Pour cela, le pays a mis en place trois instituts de formation aux métiers des énergies renouvelables et de l’efficacité énergétique (IFMEREE) à Oujda, Tanger et Ouarzazate. Les domaines de formation couverts sont l’exploitation et la maintenance des parcs éoliens et la maintenance du matériel solaire thermique et photovoltaïque, la maintenance et l’exploitation de l’électricité solaire thermodynamique, l’efficacité énergétique, l’exploitation du gisement du biogaz et d’autres formations connexes.

En Tunisie, il n’existe aucun établissement, à notre connaissance, dans les énergies vertes. Actuellement, seuls quelques sujets de mémoire de diplômes sont dédiés à ces énergies dans des établissements d’enseignement supérieur, entre la Faculté d’ingénieurs de Tunis et de Monastir, l’Institut supérieur des études technologiques de Tozeur, et le Centre de formation professionnelle à Tataouine.

L’Egypte met le cap sur l’industrialisation

En Egypte, l’Egyptian Electricity Transport Company (EETC) a conclu, en 2018, avec le groupe chinois «GCL Group», un accord de coopération pour la construction d’une usine de fabrication de panneaux solaires d’une valeur d’environ 2 milliards de dollars. En Tunisie on continue à importer ces équipements, à réduire leur taxation à l’import et dans le meilleur des cas à faire de l’assemblage.

Pourtant, le Plan solaire Tunisien (PST), adopté en 2008 prévoyait une industrialisation locale des équipements des énergies vertes.

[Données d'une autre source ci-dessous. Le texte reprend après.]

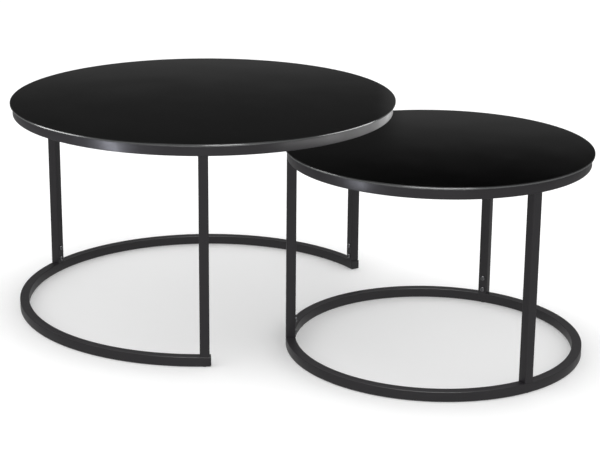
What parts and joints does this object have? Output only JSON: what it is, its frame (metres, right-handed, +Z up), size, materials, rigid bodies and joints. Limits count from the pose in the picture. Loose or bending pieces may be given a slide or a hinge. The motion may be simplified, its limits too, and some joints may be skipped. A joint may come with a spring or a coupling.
{
  "type": "nesting tables",
  "caption": "Round nesting tables with black glass tops on square-tube steel frames; the lower one slides in below the taller through its open base ring.",
  "frame": {"origin": "on the floor, below the middle of the pair's overall box", "axes": "+X from the large table's centre towards the small one's, the way the small table pulls out; +Z up"},
  "size_m": [1.238, 0.8, 0.446],
  "materials": {
    "glass": "black back-painted, polished",
    "clear_pad": "clear silicone",
    "frame": "satin black powder coat",
    "plug": "fine matte black",
    "floor_pad": "matte black",
    "screw": "black oxide"
  },
  "bodies": {
    "large_table": {"large_glass_top": "glass", "large_glass_pad_1": "clear_pad", "large_glass_pad_2": "clear_pad", "large_glass_pad_3": "clear_pad", "large_glass_pad_4": "clear_pad", "large_top_ring": "frame", "large_base_ring": "frame", "large_front_end_plug": "plug", "large_rear_end_plug": "plug", "large_front_floor_pad": "floor_pad", "large_rear_floor_pad": "floor_pad", "large_back_floor_pad": "floor_pad", "large_front_leg": "frame", "large_rear_leg": "frame", "large_back_leg": "frame", "large_front_leg_lower_screw": "screw", "large_front_leg_upper_screw": "screw", "large_rear_leg_lower_screw": "screw", "large_rear_leg_upper_screw": "screw", "large_back_leg_lower_screw": "screw", "large_back_leg_upper_screw": "screw"},
    "small_table": {"small_glass_top": "glass", "small_glass_pad_1": "clear_pad", "small_glass_pad_2": "clear_pad", "small_glass_pad_3": "clear_pad", "small_glass_pad_4": "clear_pad", "small_top_ring": "frame", "small_base_ring": "frame", "small_front_floor_pad": "floor_pad", "small_rear_floor_pad": "floor_pad", "small_back_floor_pad": "floor_pad", "small_front_leg": "frame", "small_rear_leg": "frame", "small_back_leg": "frame", "small_front_leg_lower_screw": "screw", "small_front_leg_upper_screw": "screw", "small_rear_leg_lower_screw": "screw", "small_rear_leg_upper_screw": "screw", "small_back_leg_lower_screw": "screw", "small_back_leg_upper_screw": "screw"}
  },
  "joints": [
    {"name": "small_table_slide", "type": "slide", "parent": "large_table", "child": "small_table", "axis": [-1, 0, 0], "range_m": [-0.18, 0.538]}
  ]
}
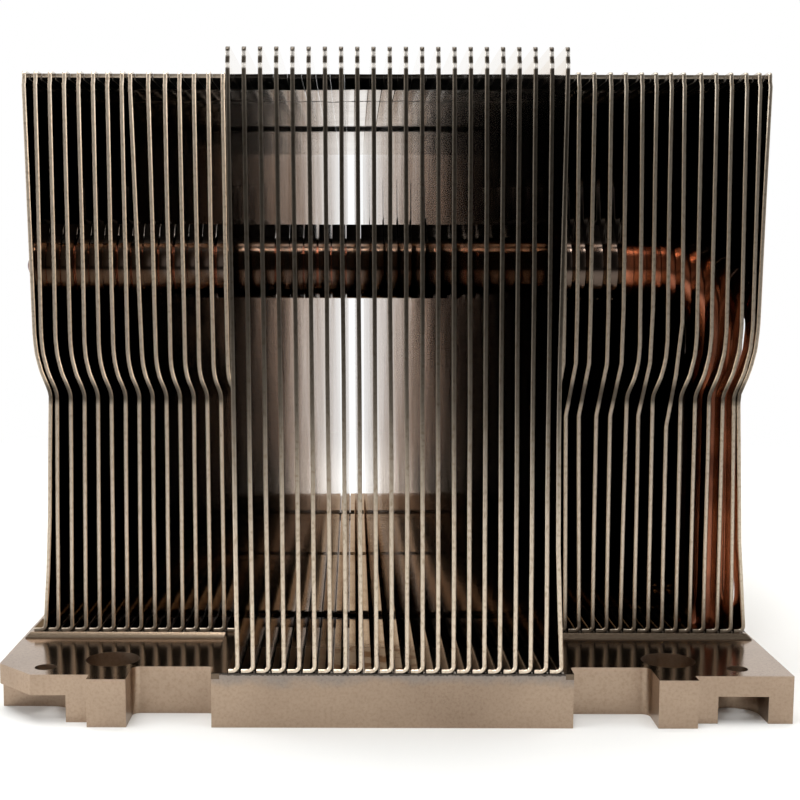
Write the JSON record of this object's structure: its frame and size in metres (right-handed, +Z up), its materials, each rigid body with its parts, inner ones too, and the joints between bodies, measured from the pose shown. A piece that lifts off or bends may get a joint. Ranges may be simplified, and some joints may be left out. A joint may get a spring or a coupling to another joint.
{
  "type": "passive cpu heatsink",
  "caption": "Passive server CPU heatsink: machined plated base, soldered sheet fins that step outward at the sides, C-shaped copper heat pipes and open shafts over the corner screw holes.",
  "frame": {"origin": "centre of the base's underside", "axes": "+X across the fins to the viewer's right, +Y along the air flow from the front to the rear, +Z up from the base to the fin tips"},
  "size_m": [0.078, 0.108, 0.064],
  "materials": {
    "base_plate": "satin nickel plating over machined copper, warm grey, lightly stained by solder at the front",
    "fin_sheet": "thin nickel-plated sheet, smooth and mirror-like on its faces, warm grey on its cut edges",
    "heat_pipe": "drawn copper tube, bare and heat-tinted at the bend"
  },
  "bodies": {
    "root": {"base": "base_plate", "heat_pipe_front": "heat_pipe", "heat_pipe_rear": "heat_pipe", "fin_left_01": "fin_sheet", "fin_left_02": "fin_sheet", "fin_left_03": "fin_sheet", "fin_left_04": "fin_sheet", "fin_left_05": "fin_sheet", "fin_left_06": "fin_sheet", "fin_left_07": "fin_sheet", "fin_left_08": "fin_sheet", "fin_left_09": "fin_sheet", "fin_left_10": "fin_sheet", "fin_left_11": "fin_sheet", "fin_left_12": "fin_sheet", "fin_left_13": "fin_sheet", "fin_left_14": "fin_sheet", "fin_left_15": "fin_sheet", "fin_centre_01": "fin_sheet", "fin_centre_02": "fin_sheet", "fin_centre_03": "fin_sheet", "fin_centre_04": "fin_sheet", "fin_centre_05": "fin_sheet", "fin_centre_06": "fin_sheet", "fin_centre_07": "fin_sheet", "fin_centre_08": "fin_sheet", "fin_centre_09": "fin_sheet", "fin_centre_10": "fin_sheet", "fin_centre_11": "fin_sheet", "fin_centre_12": "fin_sheet", "fin_centre_13": "fin_sheet", "fin_centre_14": "fin_sheet", "fin_centre_15": "fin_sheet", "fin_centre_16": "fin_sheet", "fin_centre_17": "fin_sheet", "fin_centre_18": "fin_sheet", "fin_centre_19": "fin_sheet", "fin_centre_20": "fin_sheet", "fin_centre_21": "fin_sheet", "fin_centre_22": "fin_sheet", "fin_right_01": "fin_sheet", "fin_right_02": "fin_sheet", "fin_right_03": "fin_sheet", "fin_right_04": "fin_sheet", "fin_right_05": "fin_sheet", "fin_right_06": "fin_sheet", "fin_right_07": "fin_sheet", "fin_right_08": "fin_sheet", "fin_right_09": "fin_sheet", "fin_right_10": "fin_sheet", "fin_right_11": "fin_sheet", "fin_right_12": "fin_sheet", "fin_right_13": "fin_sheet", "fin_right_14": "fin_sheet", "fin_right_15": "fin_sheet"}
  },
  "joints": []
}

Cela pour dire au final qu’autant la volonté politique est clairement exprimée au Maroc et en Egypte pour développer les énergies vertes, autant elle est floue pour ne pas dire inexistante en Tunisie. Lorsque nos responsables sont dans le concret, ils investissent dans des microprojets insignifiants (régime des autorisations ciblant des projets de 1 à 10 MW). Entre temps, le contribuable continue de payer cher la facture énergétique par l’effet d’importations onéreuses en devises.